I've got a problem regarding the assignment of a GENERIC-number of
INOUT ports, specifically how something to do a "matrix transpose" on
the entity ports for the component port assignment, though I only want
a subentry. The trickiness comes from the fact that my INOUTs lack
output enables (I2C-interface).

I'm not sure I entirely follow your problem statement. The
description above is OK but I got a bit lost in your code
fragments - I wasn't sure how your TRANSPOSEDWIDTH
generic was related to the number and size of your vectors -
but I agree that reshaping of arrays on an INOUT port is
tiresome. As you say, you can't use assignment because
of the lack of output enable signals.

It may be possible to do some creative stuff with ALIAS
statements in generate loops, but that sounds a
bit too uncomfortable for my taste, and I'd need to
do quite a lot of homework to decide what was OK
and what wasn't. I don't use ALIAS very much.

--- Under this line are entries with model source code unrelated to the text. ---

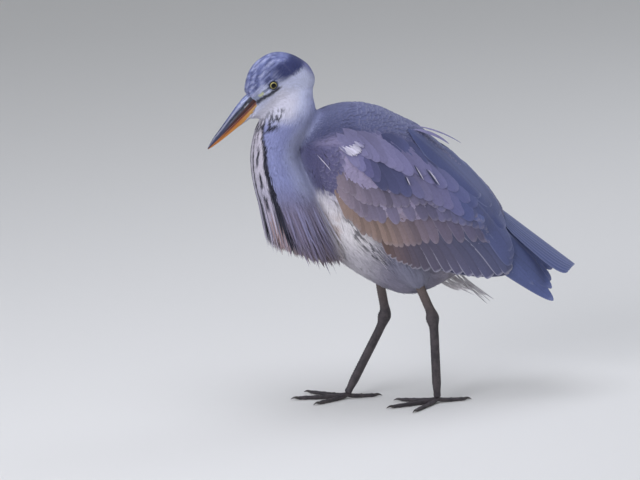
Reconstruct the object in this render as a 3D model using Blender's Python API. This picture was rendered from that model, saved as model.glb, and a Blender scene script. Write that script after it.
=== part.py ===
"""A grey heron in its first winter, life size, standing hunched with its bill down and its neck folded.

Metres, +Z up. The heron faces -Y, its left side is +X, and the floor is Z = 0. The origin is the point
on the floor half way between its two feet. Sizes below are in millimetres, as a bird is measured.
"""

import math

import bmesh
import bpy
from mathutils import Matrix, Vector

MM = 0.001
GAP = 0.3  # clearance between neighbouring solids
AROUND = 18  # points round the trunk
SIDES = (("left", 1), ("right", -1))

# Head and bill. The head has its own axis, from the tip of the bill back through the eye.
BILL_TIP = Vector((0, -324.5, 469.5))
BILL_PITCH = 44.0  # degrees that the bill points below level
CULMEN = 107  # feather edge to tip, along the ridge of the bill
GAPE = 124  # mouth corner to tip
EYE_AT = 156  # eye to tip, along the head's axis
EYE_OUT = 13.2  # centre of each eye from the middle plane
EYE_RADIUS = 8.6
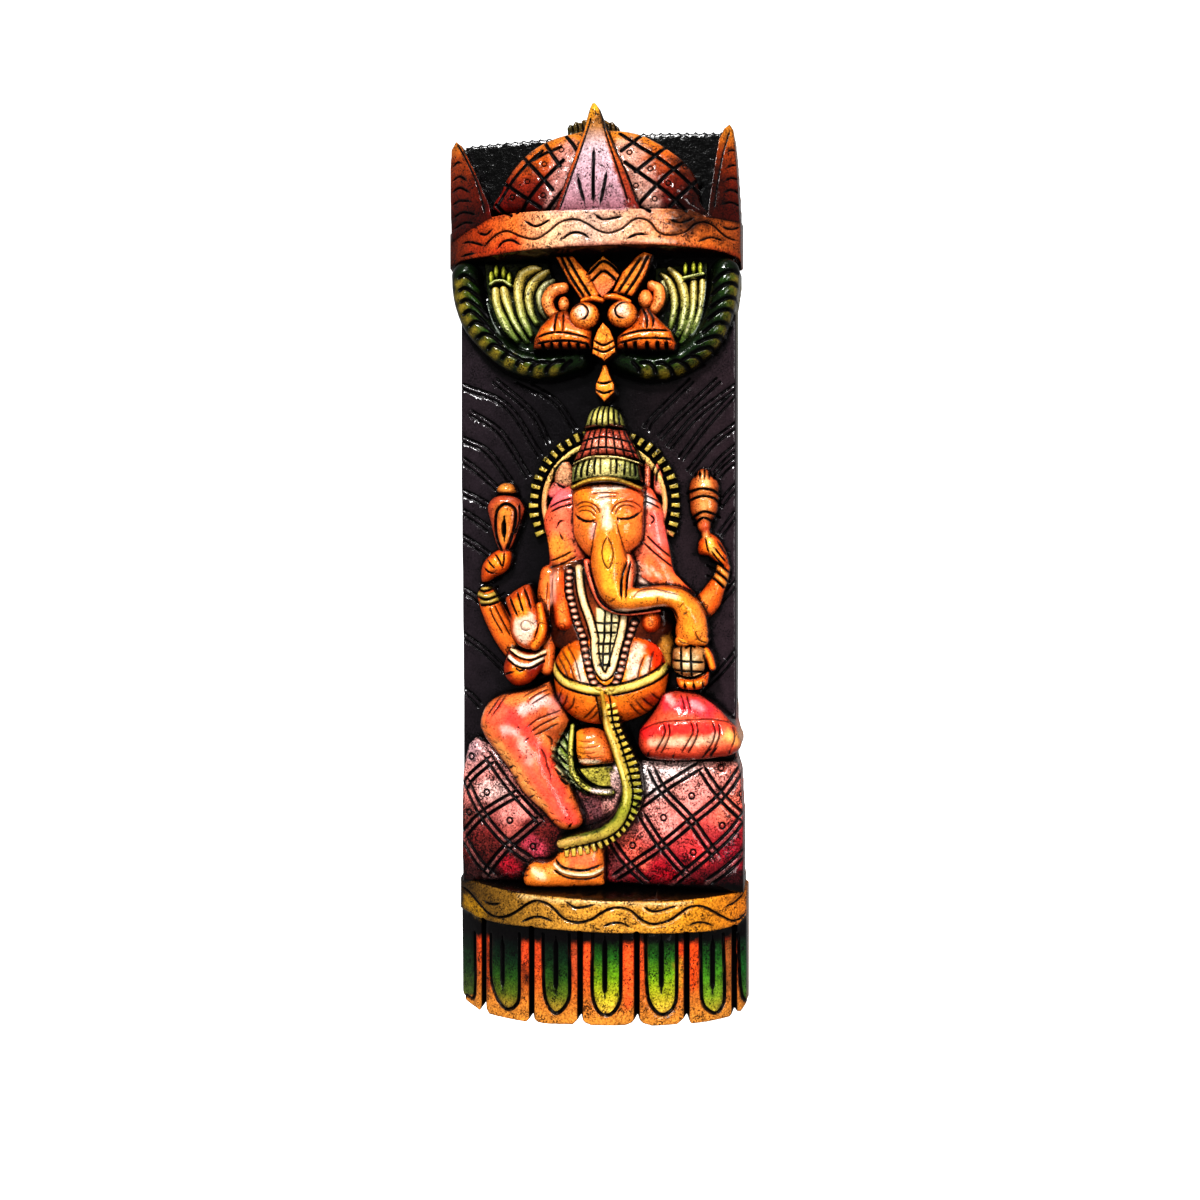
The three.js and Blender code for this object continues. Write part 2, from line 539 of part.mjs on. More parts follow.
function base() {
  const band = waveBand(BASE, { middle: -232.7, swing: 5.4, pitch: 53.3, crest: 16 });
  const { low, high, sunk, rim, gaps } = LEAVES;
  const front = {
    left: BASE.left + 1,
    right: BASE.right - 1,
    edge: BASE.edge - sunk,
    crest: BASE.crest - sunk,
  };
  const edges = [2 * gaps[0] - gaps[1], ...gaps, 2 * gaps[5] - gaps[4]];
  const outlines = [];
  const veins = [];
  for (let i = 0; i < edges.length - 1; i++) {
    const middle = (edges[i] + edges[i + 1]) / 2;
    const half = (edges[i + 1] - edges[i]) / 2 - rim;
    const bowl = [[-1, 16], [-0.55, 7.5], [0.55, 7.5], [1, 16]].map(([x, y]) => [middle + half * x, low + y]);
    outlines.push([[middle - half, high], ...bowl, [middle + half, high]]);
    veins.push([[middle, high], [middle, low + 24]]);
  }
  const notches = gaps.map((x) => slab([[x - 3.5, low - 2], [x, low + 6], [x + 3.5, low - 2]], -1, SKY));
  const clefts = gaps.map((x) => [[x, low - 5], [x, high + 5]]);
  const carved = engrave(beam(front, low, high + 2), [...outlines, ...veins], { wide: 3, deep: 2.2 });
  const leaves = engrave(carved, clefts, { wide: 3, deep: 7 });
  return [band, notches.reduce((whole, notch) => whole.subtract(notch), leaves)];
}

// The sunk ground that everything stands on

function plank() {
  const { left, right, low, high, rise } = PLANK;
  return slab([[left, low], [right + 2, low], [right, -60], [right - 1, high + rise], [30, high + rise],
    [-36, high + rise - 1], [-79, high + 1], [left, high - 2]], 0, GROUND);
}

const carving = join(plank(), crown(), ropes(), fronds(), mask(), halo(), headdress(), body(), head(),
  raisedArm(), rearArms(), heldThings(), bowlHand(), legs(), sash(), seat(), base());

function geometryOf(solid) {
  const { vertProperties, triVerts } = solid.getMesh();
  const geometry = new THREE.BufferGeometry();
  geometry.setAttribute('position', new THREE.BufferAttribute(vertProperties, 3));
  geometry.setIndex(new THREE.BufferAttribute(triVerts, 1));
  geometry.computeVertexNormals();
  return geometry;
}

const lacquer = new THREE.MeshStandardMaterial({ color: 0xd9742c, roughness: 0.35, metalness: 0 });
const panel = new THREE.Mesh(geometryOf(carving), lacquer);
panel.name = 'carved_panel';
panel.rotation.x = Math.PI / 2;

const part = new THREE.Group();
part.add(panel);

export default part;
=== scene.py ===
import math
import bmesh
import bpy
import numpy as np
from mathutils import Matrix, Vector


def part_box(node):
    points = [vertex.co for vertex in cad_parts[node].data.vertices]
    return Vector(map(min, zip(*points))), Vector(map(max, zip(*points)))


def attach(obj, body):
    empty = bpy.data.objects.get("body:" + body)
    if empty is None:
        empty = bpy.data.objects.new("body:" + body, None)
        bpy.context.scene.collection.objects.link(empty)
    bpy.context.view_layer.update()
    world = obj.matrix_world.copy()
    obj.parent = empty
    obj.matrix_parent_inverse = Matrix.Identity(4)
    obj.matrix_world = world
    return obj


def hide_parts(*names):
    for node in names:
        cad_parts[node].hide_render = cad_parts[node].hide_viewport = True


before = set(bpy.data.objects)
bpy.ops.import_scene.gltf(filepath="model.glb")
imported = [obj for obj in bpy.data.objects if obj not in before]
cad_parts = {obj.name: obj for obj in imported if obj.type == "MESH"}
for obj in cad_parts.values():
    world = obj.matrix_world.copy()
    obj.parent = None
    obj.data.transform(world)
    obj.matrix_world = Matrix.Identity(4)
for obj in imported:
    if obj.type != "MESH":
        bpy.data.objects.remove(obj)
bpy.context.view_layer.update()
MM = 0.001


# Studio
# A plain pale floor well below the hanging panel, in a white room with three far soft lights. The
# camera stands level with the middle of the panel and a little to its right, as in the photograph.

def linear(shade):
    """An sRGB hex colour as linear red, green and blue."""
    parts = [int(shade[i:i + 2], 16) / 255 for i in (1, 3, 5)]
    return [part / 12.92 if part <= 0.04045 else ((part + 0.055) / 1.055) ** 2.4 for part in parts]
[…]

It is, however, worth noting that you can do data type
conversions IN BOTH DIRECTIONS across an INOUT
port map; and this may be what you need.

Example:

entity E is
port (IO: inout T1...

where T1 is some data type. Now let's suppose
that you want to wire up an instance of E in a
place where your wiring is of some other data type
T2 (in your case perhaps T1 and T2 would be
transposed matrices):

signal S: T2;
...
instance: entity work.E
port map ( F1(IO) => F2(S) ...

In this case, F1 is a function that takes a value of
type T1 and returns a value of type T2; and F2 is
the inverse function, taking a T2 and converting it
into a T1. Effectively F1 is the function that's used
to convert output values from the entity into values
on the signal S, and F2 converts values on S and
creates input values for the entity.

Given appropriate type definitions for T1 and T2 as
2-dimensional arrays, this might do what you need.

I have never tried this in synthesis. Type conversions
on input ports are definitely OK for synthesis, but
bidirectional conversions like this? Good luck.